Back in the TSR days of 2011, writing about football analytics was easy. In counting shots there isn’t much one can do wrong. But things are different now. Complex scripts contain small errors that need tracking and fixing. The free flowing game of football needs complicated analysis to be at least somewhat accurate, and complicated analysis needs a lot of words to be explained.
People want to read about football, not about analytical modelling, and it’s a challenge to walk the tight rope between under and over explaining analytical methods. On 11tegen11 at times, I’ve avoided this issue by not writing at all, or, in most cases, by focusing on concepts (like scouting or identifying playing style) rather than teams or players. The concepts often didn’t return. Not because they weren’t interesting, but because self-imposed 1000 or 1500 word limits for team of player articles doesn’t leave room for explaining the concepts enough.
Perhaps that’s wrong, and I should have just used terms like ‘crosses to through ball ratio’ or ‘ExpG over performance’ regularly so that returning readers would familiarize themselves with it. And readers that shy away from terms like that, well, would that be your audience anyway?
In the end
In the four years that 11tegen11 has been around, a lot has changed. We’ve got more detailed data than we can handle, we can see more matches than would actually be healthy, and kept writing waiting for too long.

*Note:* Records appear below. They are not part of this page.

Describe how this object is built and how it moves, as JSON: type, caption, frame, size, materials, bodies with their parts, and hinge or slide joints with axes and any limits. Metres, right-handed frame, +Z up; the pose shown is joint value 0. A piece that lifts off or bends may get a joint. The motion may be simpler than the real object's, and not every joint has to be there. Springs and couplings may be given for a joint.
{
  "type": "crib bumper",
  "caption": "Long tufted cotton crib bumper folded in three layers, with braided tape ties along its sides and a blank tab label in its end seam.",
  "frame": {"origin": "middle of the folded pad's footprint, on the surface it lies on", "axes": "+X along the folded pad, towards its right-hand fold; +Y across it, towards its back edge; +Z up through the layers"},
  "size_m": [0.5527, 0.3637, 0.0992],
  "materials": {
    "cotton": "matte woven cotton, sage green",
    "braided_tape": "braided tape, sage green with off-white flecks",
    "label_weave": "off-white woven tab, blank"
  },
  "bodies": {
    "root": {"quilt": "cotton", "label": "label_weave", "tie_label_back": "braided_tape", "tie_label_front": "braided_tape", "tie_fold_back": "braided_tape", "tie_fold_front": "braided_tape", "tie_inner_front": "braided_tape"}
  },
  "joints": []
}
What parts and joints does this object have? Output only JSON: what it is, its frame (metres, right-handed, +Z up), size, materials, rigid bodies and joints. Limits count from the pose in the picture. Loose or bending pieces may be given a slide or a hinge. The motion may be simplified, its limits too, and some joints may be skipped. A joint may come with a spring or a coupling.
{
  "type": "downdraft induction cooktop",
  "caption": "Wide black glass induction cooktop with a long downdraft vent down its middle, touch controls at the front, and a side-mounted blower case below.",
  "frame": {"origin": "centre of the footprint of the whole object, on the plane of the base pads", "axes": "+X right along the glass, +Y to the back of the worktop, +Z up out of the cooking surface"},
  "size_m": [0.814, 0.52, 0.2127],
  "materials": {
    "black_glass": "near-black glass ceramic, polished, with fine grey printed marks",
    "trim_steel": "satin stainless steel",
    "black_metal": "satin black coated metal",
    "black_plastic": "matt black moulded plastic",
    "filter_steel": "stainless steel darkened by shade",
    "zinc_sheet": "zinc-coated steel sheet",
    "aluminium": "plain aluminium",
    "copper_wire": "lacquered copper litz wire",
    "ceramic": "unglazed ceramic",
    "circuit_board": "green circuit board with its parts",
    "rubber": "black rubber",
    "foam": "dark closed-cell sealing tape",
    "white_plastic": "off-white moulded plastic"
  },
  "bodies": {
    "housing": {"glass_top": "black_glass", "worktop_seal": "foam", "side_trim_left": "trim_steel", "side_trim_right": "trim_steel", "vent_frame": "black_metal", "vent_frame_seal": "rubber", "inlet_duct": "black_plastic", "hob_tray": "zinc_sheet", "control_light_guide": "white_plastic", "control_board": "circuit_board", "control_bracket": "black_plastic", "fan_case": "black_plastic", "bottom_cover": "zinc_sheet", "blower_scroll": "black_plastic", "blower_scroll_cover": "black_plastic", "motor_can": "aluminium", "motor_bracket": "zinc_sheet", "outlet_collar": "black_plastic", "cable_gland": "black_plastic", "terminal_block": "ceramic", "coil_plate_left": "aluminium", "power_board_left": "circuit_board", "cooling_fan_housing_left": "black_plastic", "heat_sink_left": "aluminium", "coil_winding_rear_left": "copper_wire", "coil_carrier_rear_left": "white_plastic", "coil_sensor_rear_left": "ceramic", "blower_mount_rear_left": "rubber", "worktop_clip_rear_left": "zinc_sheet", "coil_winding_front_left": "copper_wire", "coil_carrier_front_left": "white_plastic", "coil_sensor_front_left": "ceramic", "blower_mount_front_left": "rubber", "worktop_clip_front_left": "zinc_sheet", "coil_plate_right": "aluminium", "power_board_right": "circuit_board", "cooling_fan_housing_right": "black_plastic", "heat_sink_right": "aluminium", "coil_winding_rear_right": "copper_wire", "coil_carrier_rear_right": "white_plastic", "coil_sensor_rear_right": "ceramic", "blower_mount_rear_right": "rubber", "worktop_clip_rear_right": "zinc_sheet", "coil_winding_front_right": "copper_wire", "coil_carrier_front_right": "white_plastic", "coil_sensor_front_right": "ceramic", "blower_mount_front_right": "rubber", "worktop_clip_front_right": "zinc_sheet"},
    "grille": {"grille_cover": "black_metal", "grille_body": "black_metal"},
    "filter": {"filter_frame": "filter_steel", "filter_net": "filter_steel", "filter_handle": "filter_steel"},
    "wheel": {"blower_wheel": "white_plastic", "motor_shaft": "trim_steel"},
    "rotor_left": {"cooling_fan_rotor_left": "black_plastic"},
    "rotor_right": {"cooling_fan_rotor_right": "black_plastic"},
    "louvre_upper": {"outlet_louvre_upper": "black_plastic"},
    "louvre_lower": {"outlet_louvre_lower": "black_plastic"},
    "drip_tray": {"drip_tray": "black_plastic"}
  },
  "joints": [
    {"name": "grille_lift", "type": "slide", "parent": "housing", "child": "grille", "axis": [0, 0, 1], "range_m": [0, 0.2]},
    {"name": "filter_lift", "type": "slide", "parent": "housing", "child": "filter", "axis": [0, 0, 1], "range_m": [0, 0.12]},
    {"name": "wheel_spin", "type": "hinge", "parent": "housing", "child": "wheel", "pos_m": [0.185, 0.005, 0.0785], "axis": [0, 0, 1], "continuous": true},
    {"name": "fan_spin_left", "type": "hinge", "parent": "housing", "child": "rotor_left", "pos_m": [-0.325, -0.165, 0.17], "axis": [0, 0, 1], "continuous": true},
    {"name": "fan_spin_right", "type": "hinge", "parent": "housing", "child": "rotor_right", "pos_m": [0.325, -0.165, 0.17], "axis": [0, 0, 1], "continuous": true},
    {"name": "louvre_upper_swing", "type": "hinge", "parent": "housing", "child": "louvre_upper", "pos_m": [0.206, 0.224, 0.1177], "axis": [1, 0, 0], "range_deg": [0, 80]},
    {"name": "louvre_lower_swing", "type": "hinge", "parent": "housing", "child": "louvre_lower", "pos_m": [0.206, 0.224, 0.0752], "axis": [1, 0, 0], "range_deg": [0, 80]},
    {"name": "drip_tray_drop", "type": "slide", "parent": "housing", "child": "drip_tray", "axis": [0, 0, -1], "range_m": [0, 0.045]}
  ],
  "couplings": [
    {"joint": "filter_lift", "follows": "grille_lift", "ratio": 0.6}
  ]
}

Football analytics blogging may well be at a breaking point in its short life. Investing more in deeper and more complicated – yet more accurate – analysis, without explaining to a wider audience, would see us dig a hole for ourselves. It would make our little community inaccessible in a few years time, and that would not help develop this niche that I don’t think should be a niche.
Writing can makes watching and analyzing football more fun. If we’d make up for lost ground and write without those unpretentious pieces that we did a few years ago, we’d be better off in the long run. Not all pieces need to be mouth-watering analysis in eloquently written near poetry. Bring back the raw unedited pieces that football blogging should be all about. Bring back the fun!